# Green Magpies



## wyogoob (Sep 7, 2007)

We have green, and pink, magpies here in Evingston.






































I'm trying to get pics of the pink ones....more later.


----------



## DallanC (Jan 13, 2009)

Crazy... never seen that before... or pink ones. I was surprised when I learned the Pink/ Orange winged "Flicker" woodpeckers we have here are Yellow winged back east. Nature is strange at times.

-DallanC


----------



## KineKilla (Jan 28, 2011)

Have they been near a nuclear plant or drinking from a contaminated water source? 

Sent from my SM-N976U using Tapatalk


----------



## Critter (Mar 20, 2010)

Good thing that it isn't April 1. I had to google them, it looks like someone may be playing a practical joke on you folks up there in Evingston.


----------



## DallanC (Jan 13, 2009)

I havent been able to google up pictures of a green one... but there are actually several different pink ones that have been photographed and posted. The "pink" is kindof muted, but its there... the pictures of the "green" one above, those are bright and brilliant. Hard to image its real... but who knows.

Reminds me of an orange seagull running around the Salt Lake City dump one time... apparently someone caught one and spray painted it orange.

-DallanC


----------



## Critter (Mar 20, 2010)

He may of eaten too much green tainted meat from somewhere. 

Remember you are what you eat.


----------



## MrShane (Jul 21, 2019)

Back in my mis-spent youth, I worked at a cemetery for a couple summers.
I used a live trap on a squirrel and painted it orange with bluestakes paint.
We laughed and laughed…..


----------



## wyogoob (Sep 7, 2007)

The green magpies have been around for more than a year.
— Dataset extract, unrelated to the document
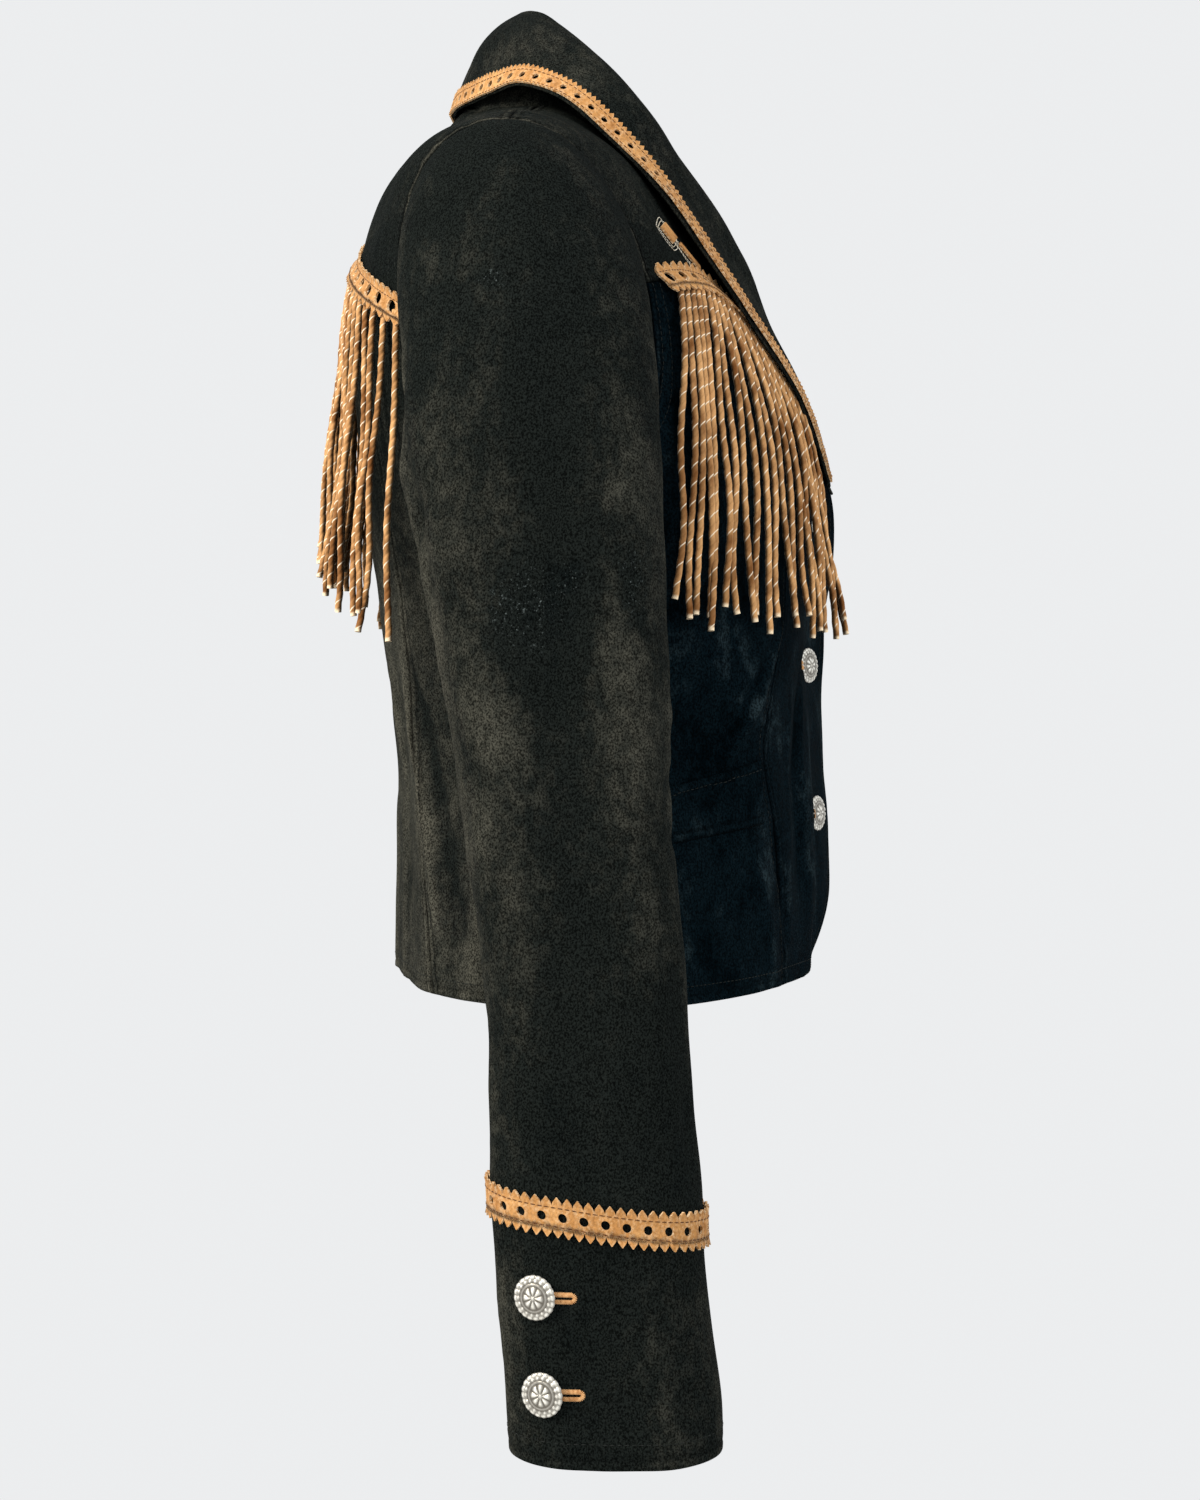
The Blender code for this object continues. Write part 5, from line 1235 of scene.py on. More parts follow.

Our best guess, and according to a number of unsubstantiated rumors, the birds have been dyed.

A magpie will lose all it's feathers in a year and as feathers age they will turn dull, even whitish. The first picture I posted is from September and the bird's breast feathers are starting to turn white at the base.


----------



## wyogoob (Sep 7, 2007)

DallanC said:


> I havent been able to google up pictures of a green one... but there are actually several different pink ones that have been photographed and posted. The "pink" is kindof muted, but its there... the pictures of the "green" one above, those are bright and brilliant. Hard to image its real... but who knows.
> 
> Reminds me of an orange seagull running around the Salt Lake City dump one time... apparently someone caught one and spray painted it orange.
> 
> -DallanC


Yeah...

I've been just a few feet from this bird and it's not painted. Looks dyed to me.


----------



## DreadedBowHunter (Sep 22, 2021)

Looks like it’s an ApplePie than a magpie 🤔


----------



## colorcountrygunner (Oct 6, 2009)

wyogoob said:


> Yeah...
> 
> I've been just a few feet from this bird and it's not painted. Looks dyed to me.


He better be careful about letting Goob get too close or the next thread will be in the recipe section under the title "magpie marsala" or something like that. Or maybe a nice magpie pot pie.


----------



## wyogoob (Sep 7, 2007)

colorcountrygunner said:


> He better be careful about letting Goob get too close or the next thread will be in the recipe section under the title "magpie marsala" or something like that. Or maybe a nice magpie pot pie.


magpie marsala? Sounds good!


----------



## Critter (Mar 20, 2010)

Years ago on the Utah deer hunt I was hauling my brother in law around on my 4 wheeler and we were not seeing very much. We even had a shotgun with us in the hopes of finding a grouse but we were not doing well in that area either. 

We came around a corner and a doze or so ravens flew off into the trees and my brother in law said "I wonder what they taste like" I commented that they likely tasted like what they ate, around the next corner there were a bunch of ravens eating things out of cow pies. The discussion ended there.


----------



## Fowlmouth (Oct 4, 2008)

Whoever dyed that magpie did a fantastic job!


----------



## middlefork (Nov 2, 2008)

Critter said:


> Years ago on the Utah deer hunt I was hauling my brother in law around on my 4 wheeler and we were not seeing very much. We even had a shotgun with us in the hopes of finding a grouse but we were not doing well in that area either.
> 
> We came around a corner and a doze or so ravens flew off into the trees and my brother in law said "I wonder what they taste like" I commented that they likely tasted like what they ate, around the next corner there were a bunch of ravens eating things out of cow pies. The discussion ended there.


You do know the best place to see wild turkeys in the winter is where they are feeding cattle right?


----------



## wyogoob (Sep 7, 2007)

More pics:


----------



## DallanC (Jan 13, 2009)

Regardless of how it got turned green... he looks healthy, and really cool actually.

-DallanC


----------



## DallanC (Jan 13, 2009)

PS: Here's a picture someone else took of a pair of "pink" magpies. Some people think its a result of them bathing in stained water... or a skin condition. IDK... either way they look unique.










-DallanC


----------